Parents come up to me all the time, and say, “I wish my son could be like you someday.” Well, why not? If someone told my mother twenty-five years ago I would live independently, have two college degrees, and authored three books, she wouldn’t have believed. Her faith in the Lord and His provision were the greatest gifts she gave me. She ended each day with this prayer: “Lord, this is your kid. Help me raise him.” I encourage you to pray that for your sons and daughters. I’m not saying the journey will be easy or even your child can be like me. I’m saying when handing over everything to the Lord and praying for His will be done, you are well on your way toward realizing your dreams for your child.
Relationships are a two-way street. I can encourage churches to open their doors to people with disabilities, but that’s only one part. People with disabilities and their families need to do theirs. A big reason my church works for me is because I have learned my role. I learned to risk a visit to a new church and come back week after week without expectations. I just showed up. I started making friends. Eventually I felt comfortable enough to approach people and become more involved. Second, my mother always stressed I should go out clean as possible and wearing clean clothes.
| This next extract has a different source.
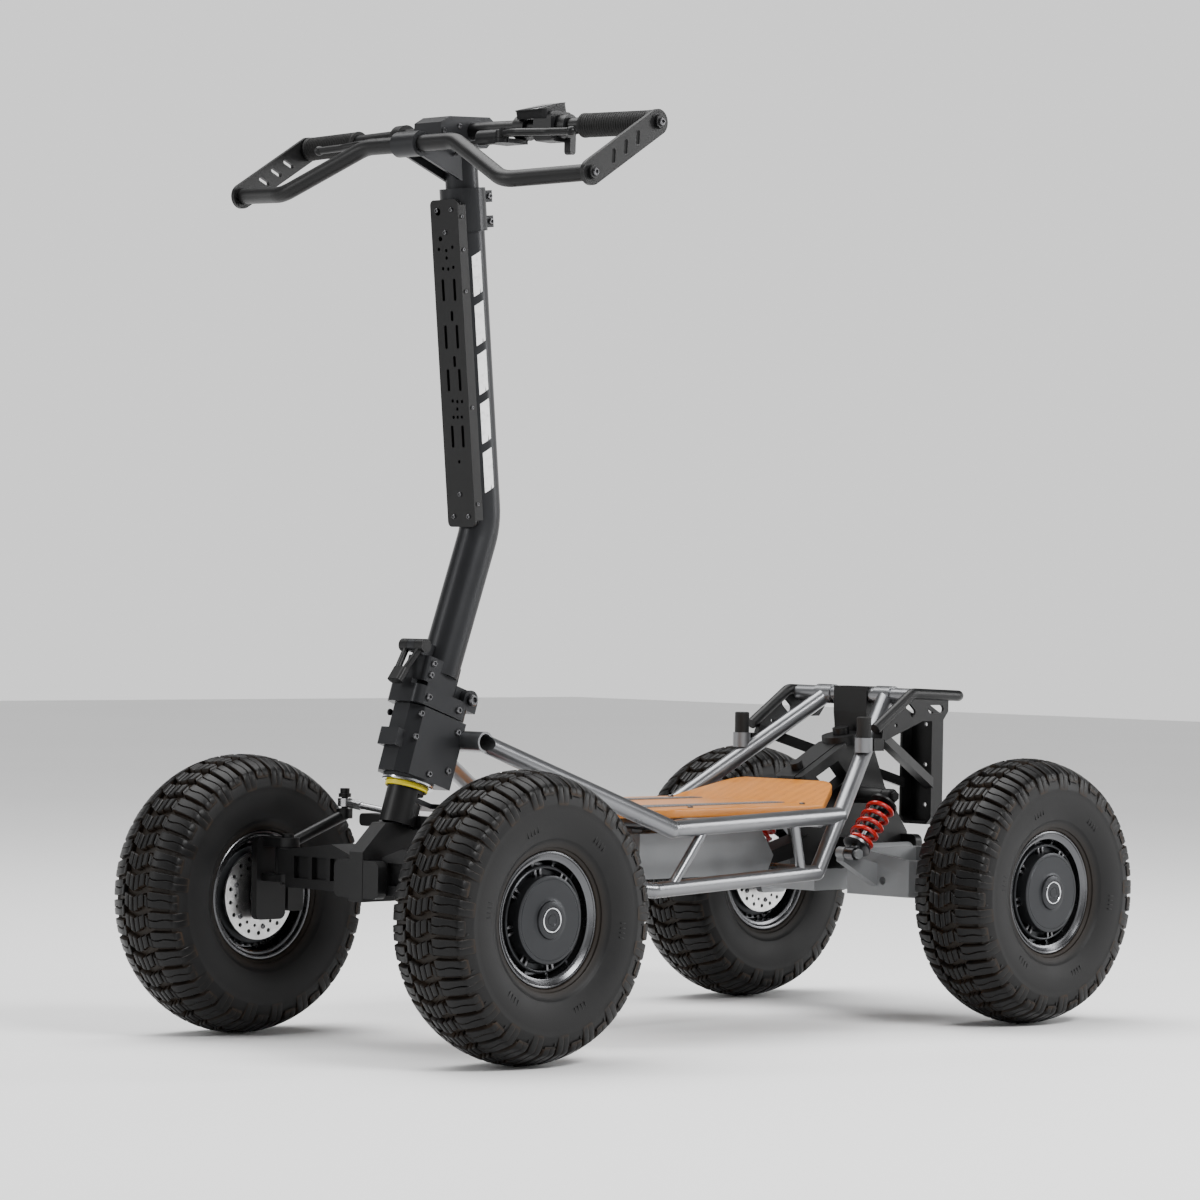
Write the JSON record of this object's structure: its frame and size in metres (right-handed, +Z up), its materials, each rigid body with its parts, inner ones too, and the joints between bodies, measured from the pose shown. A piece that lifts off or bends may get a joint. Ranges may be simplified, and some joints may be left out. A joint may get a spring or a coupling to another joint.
{
  "type": "four-wheel electric stand-up scooter",
  "caption": "Off-road stand-up electric scooter: hub-motor wheels on sprung arms, tube frame, wooden deck, folding steering stem with guarded bar.",
  "frame": {"origin": "on the ground, midway between the four wheels", "axes": "+X forward, +Y to the rider's left, +Z up"},
  "size_m": [1.3948, 0.6926, 1.2559],
  "materials": {
    "tyre": "matt knobbly rubber",
    "hub_black": "satin black cast aluminium",
    "disc_steel": "brushed",
    "caliper_black": "satin",
    "frame_grey": "metallic gunmetal gloss",
    "stem_grey": "satin dark grey",
    "trim_black": "satin black powder coat",
    "cast_grey": "satin grey",
    "deck_wood": "satin lacquer",
    "box_grey": "satin",
    "spring_red": "gloss",
    "steel": "bright",
    "rubber": "matt",
    "plastic": "matt",
    "hose": "satin"
  },
  "bodies": {
    "chassis": {"main_frame": "frame_grey", "post_caps": "rubber", "deck_board": "deck_wood", "battery_box": "box_grey", "front_carrier": "trim_black", "head_block": "stem_grey", "rear_carrier": "trim_black", "rear_rack": "trim_black", "rear_channel": "trim_black"},
    "front_left_arm": {"front_arm_left": "trim_black"},
    "rear_left_arm": {"rear_arm_left": "cast_grey", "brake_caliper_rear_left": "caliper_black"},
    "left_knuckle": {"steering_knuckle_left": "trim_black", "brake_caliper_front_left": "caliper_black"},
    "left_tie_rod": {"tie_rod_left": "steel"},
    "front_right_arm": {"front_arm_right": "trim_black"},
    "rear_right_arm": {"rear_arm_right": "cast_grey", "brake_caliper_rear_right": "caliper_black"},
    "right_knuckle": {"steering_knuckle_right": "trim_black", "brake_caliper_front_right": "caliper_black"},
    "right_tie_rod": {"tie_rod_right": "steel"},
    "front_left_wheel": {"tyre_front_left": "tyre", "hub_motor_front_left": "hub_black", "brake_disc_front_left": "disc_steel"},
    "front_left_shock": {"shock_body_front_left": "trim_black", "shock_spring_front_left": "spring_red"},
    "front_left_shock_rod": {"shock_rod_front_left": "steel"},
    "front_right_wheel": {"tyre_front_right": "tyre", "hub_motor_front_right": "hub_black", "brake_disc_front_right": "disc_steel"},
    "front_right_shock": {"shock_body_front_right": "trim_black", "shock_spring_front_right": "spring_red"},
    "front_right_shock_rod": {"shock_rod_front_right": "steel"},
    "rear_left_wheel": {"tyre_rear_left": "tyre", "hub_motor_rear_left": "hub_black", "brake_disc_rear_left": "disc_steel"},
    "rear_left_shock": {"shock_body_rear_left": "trim_black", "shock_spring_rear_left": "spring_red"},
    "rear_left_shock_rod": {"shock_rod_rear_left": "steel"},
    "rear_right_wheel": {"tyre_rear_right": "tyre", "hub_motor_rear_right": "hub_black", "brake_disc_rear_right": "disc_steel"},
    "rear_right_shock": {"shock_body_rear_right": "trim_black", "shock_spring_rear_right": "spring_red"},
    "rear_right_shock_rod": {"shock_rod_rear_right": "steel"},
    "steering": {"steering_base": "stem_grey"},
    "stem": {"lower_stem": "stem_grey", "stem_panel": "trim_black"},
    "stem_lever": {"fold_lever": "trim_black"},
    "bars": {"upper_stem": "stem_grey", "handlebar": "stem_grey", "guard_bar": "trim_black", "grips": "rubber", "control_housings": "plastic", "brake_hose_left": "hose", "brake_hose_right": "hose"},
    "left_brake_lever": {"brake_lever_left": "trim_black"},
    "right_brake_lever": {"brake_lever_right": "trim_black"},
    "throttle": {"throttle_paddle": "plastic"}
  },
  "joints": [
    {"name": "front_left_suspension", "type": "hinge", "parent": "chassis", "child": "front_left_arm", "pos_m": [0.361, 0.028, 0.226], "axis": [1, 0, 0], "range_deg": [0, 8], "stiffness_Nm_per_rad": 900, "springref_deg": -6.88},
    {"name": "front_left_shock_swing", "type": "hinge", "parent": "chassis", "child": "front_left_shock", "pos_m": [0.413, 0.085, 0.287], "axis": [0, 1, 0], "range_deg": [0, 4.1]},
    {"name": "front_left_shock_slide", "type": "slide", "parent": "front_left_shock", "child": "front_left_shock_rod", "axis": [0.6487, 0, 0.761], "range_m": [0, 0.00608], "deforming": ["shock_spring_front_left"]},
    {"name": "front_right_suspension", "type": "hinge", "parent": "chassis", "child": "front_right_arm", "pos_m": [0.361, -0.028, 0.226], "axis": [-1, 0, 0], "range_deg": [0, 8], "stiffness_Nm_per_rad": 900, "springref_deg": -6.88},
    {"name": "front_right_shock_swing", "type": "hinge", "parent": "chassis", "child": "front_right_shock", "pos_m": [0.413, -0.085, 0.287], "axis": [0, 1, 0], "range_deg": [0, 4.1]},
    {"name": "front_right_shock_slide", "type": "slide", "parent": "front_right_shock", "child": "front_right_shock_rod", "axis": [0.6487, 0, 0.761], "range_m": [0, 0.00608], "deforming": ["shock_spring_front_right"]},
    {"name": "rear_left_suspension", "type": "hinge", "parent": "chassis", "child": "rear_left_arm", "pos_m": [-0.43, 0.028, 0.236], "axis": [1, 0, 0], "range_deg": [0, 8], "stiffness_Nm_per_rad": 900, "springref_deg": -6.88},
    {"name": "rear_left_shock_swing", "type": "hinge", "parent": "chassis", "child": "rear_left_shock", "pos_m": [-0.409, 0.1, 0.321], "axis": [0, -1, 0], "range_deg": [0, 3.89]},
    {"name": "rear_left_shock_slide", "type": "slide", "parent": "rear_left_shock", "child": "rear_left_shock_rod", "axis": [-0.6982, 0, 0.7159], "range_m": [0, 0.00716], "deforming": ["shock_spring_rear_left"]},
    {"name": "rear_right_suspension", "type": "hinge", "parent": "chassis", "child": "rear_right_arm", "pos_m": [-0.43, -0.028, 0.236], "axis": [-1, 0, 0], "range_deg": [0, 8], "stiffness_Nm_per_rad": 900, "springref_deg": -6.88},
    {"name": "rear_right_shock_swing", "type": "hinge", "parent": "chassis", "child": "rear_right_shock", "pos_m": [-0.409, -0.1, 0.321], "axis": [0, -1, 0], "range_deg": [0, 3.89]},
    {"name": "rear_right_shock_slide", "type": "slide", "parent": "rear_right_shock", "child": "rear_right_shock_rod", "axis": [-0.6982, 0, 0.7159], "range_m": [0, 0.00716], "deforming": ["shock_spring_rear_right"]},
    {"name": "steering_turn", "type": "hinge", "parent": "chassis", "child": "steering", "pos_m": [0.424, 0, 0.446], "axis": [-0.309, 0, 0.9511], "range_deg": [-35, 35]},
    {"name": "left_kingpin", "type": "hinge", "parent": "front_left_arm", "child": "left_knuckle", "pos_m": [0.507, 0.178, 0.24], "axis": [0, 0, 1], "range_deg": [-21.2, 21.2]},
    {"name": "left_tie_rod_ball", "type": "hinge", "parent": "left_knuckle", "child": "left_tie_rod", "pos_m": [0.42, 0.161, 0.318], "axis": [0, 0, 1], "range_deg": [-21.2, 21.2]},
    {"name": "front_left_wheel_spin", "type": "hinge", "parent": "left_knuckle", "child": "front_left_wheel", "pos_m": [0.507, 0.275, 0.1905], "axis": [0, 1, 0], "continuous": true},
    {"name": "rear_left_wheel_spin", "type": "hinge", "parent": "rear_left_arm", "child": "rear_left_wheel", "pos_m": [-0.507, 0.275, 0.1905], "axis": [0, 1, 0], "continuous": true},
    {"name": "right_kingpin", "type": "hinge", "parent": "front_right_arm", "child": "right_knuckle", "pos_m": [0.507, -0.178, 0.24], "axis": [0, 0, 1], "range_deg": [-21.2, 21.2]},
    {"name": "right_tie_rod_ball", "type": "hinge", "parent": "right_knuckle", "child": "right_tie_rod", "pos_m": [0.42, -0.161, 0.318], "axis": [0, 0, 1], "range_deg": [-21.2, 21.2]},
    {"name": "front_right_wheel_spin", "type": "hinge", "parent": "right_knuckle", "child": "front_right_wheel", "pos_m": [0.507, -0.275, 0.1905], "axis": [0, 1, 0], "continuous": true},
    {"name": "rear_right_wheel_spin", "type": "hinge", "parent": "rear_right_arm", "child": "rear_right_wheel", "pos_m": [-0.507, -0.275, 0.1905], "axis": [0, 1, 0], "continuous": true},
    {"name": "stem_fold", "type": "hinge", "parent": "steering", "child": "stem", "pos_m": [0.37036, 0, 0.46222], "axis": [0, -1, 0], "range_deg": [0, 82]},
    {"name": "fold_lever_release", "type": "hinge", "parent": "stem", "child": "stem_lever", "pos_m": [0.44555, 0, 0.53502], "axis": [0, -1, 0], "range_deg": [0, 100]},
    {"name": "stem_telescope", "type": "slide", "parent": "stem", "child": "bars", "axis": [0.1017, 0, 0.9948], "range_m": [0, 0.08]},
    {"name": "brake_lever_left_pull", "type": "hinge", "parent": "bars", "child": "left_brake_lever", "pos_m": [0.40767, 0.112, 1.21237], "axis": [0, 0, 1], "range_deg": [0, 12], "stiffness_Nm_per_rad": 1.2, "springref_deg": -11.46},
    {"name": "brake_lever_right_pull", "type": "hinge", "parent": "bars", "child": "right_brake_lever", "pos_m": [0.40767, -0.112, 1.21237], "axis": [0, 0, -1], "range_deg": [0, 12], "stiffness_Nm_per_rad": 1.2, "springref_deg": -11.46},
    {"name": "throttle_push", "type": "hinge", "parent": "bars", "child": "throttle", "pos_m": [0.36474, 0.1815, 1.22368], "axis": [0.1084, -0.994, 0.0108], "range_deg": [0, 35], "stiffness_Nm_per_rad": 0.15, "springref_deg": -17.19}
  ],
  "couplings": [
    {"joint": "front_left_shock_swing", "follows": "front_left_suspension", "ratio": 0.49648},
    {"joint": "front_left_shock_slide", "follows": "front_left_suspension", "m_per_rad": 0.041959},
    {"joint": "front_right_shock_swing", "follows": "front_right_suspension", "ratio": 0.49648},
    {"joint": "front_right_shock_slide", "follows": "front_right_suspension", "m_per_rad": 0.041959},
    {"joint": "rear_left_shock_swing", "follows": "rear_left_suspension", "ratio": 0.4702},
    {"joint": "rear_left_shock_slide", "follows": "rear_left_suspension", "m_per_rad": 0.049538},
    {"joint": "rear_right_shock_swing", "follows": "rear_right_suspension", "ratio": 0.4702},
    {"joint": "rear_right_shock_slide", "follows": "rear_right_suspension", "m_per_rad": 0.049538},
    {"joint": "left_kingpin", "follows": "steering_turn", "ratio": 0.6},
    {"joint": "left_tie_rod_ball", "follows": "steering_turn", "ratio": -0.6},
    {"joint": "right_kingpin", "follows": "steering_turn", "ratio": 0.6},
    {"joint": "right_tie_rod_ball", "follows": "steering_turn", "ratio": -0.6}
  ]
}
My face had to be clean and I had to change out of shirts with spots on them. Remember the scene in Lion King where Simba was testy when his mother gave him a bath? The lion cub scuffed and said, “Okay, enough already. Now can we go?” I know exactly how he felt. My mother often went to the extreme fussing around with my cloths and hair. But like Simba, I have learned how to be accepted in a community. People are more willing to accept me when I’m clean and appropriately dressed.
Perhaps most importantly, I have grown in faith. Discovering what the Bible says about disabilities has helped me realize God’s purpose. He knitted me in my mother’s womb (Psalm 139:13), has a reason for my disability (Exodus 4:11), and I am a child of God (1 John 3:1-2). Most of all, I understand He loves me. When I’m able to hold these truths together—which is a daily struggle—I can be part of my church. You and your family can, too. Go for it!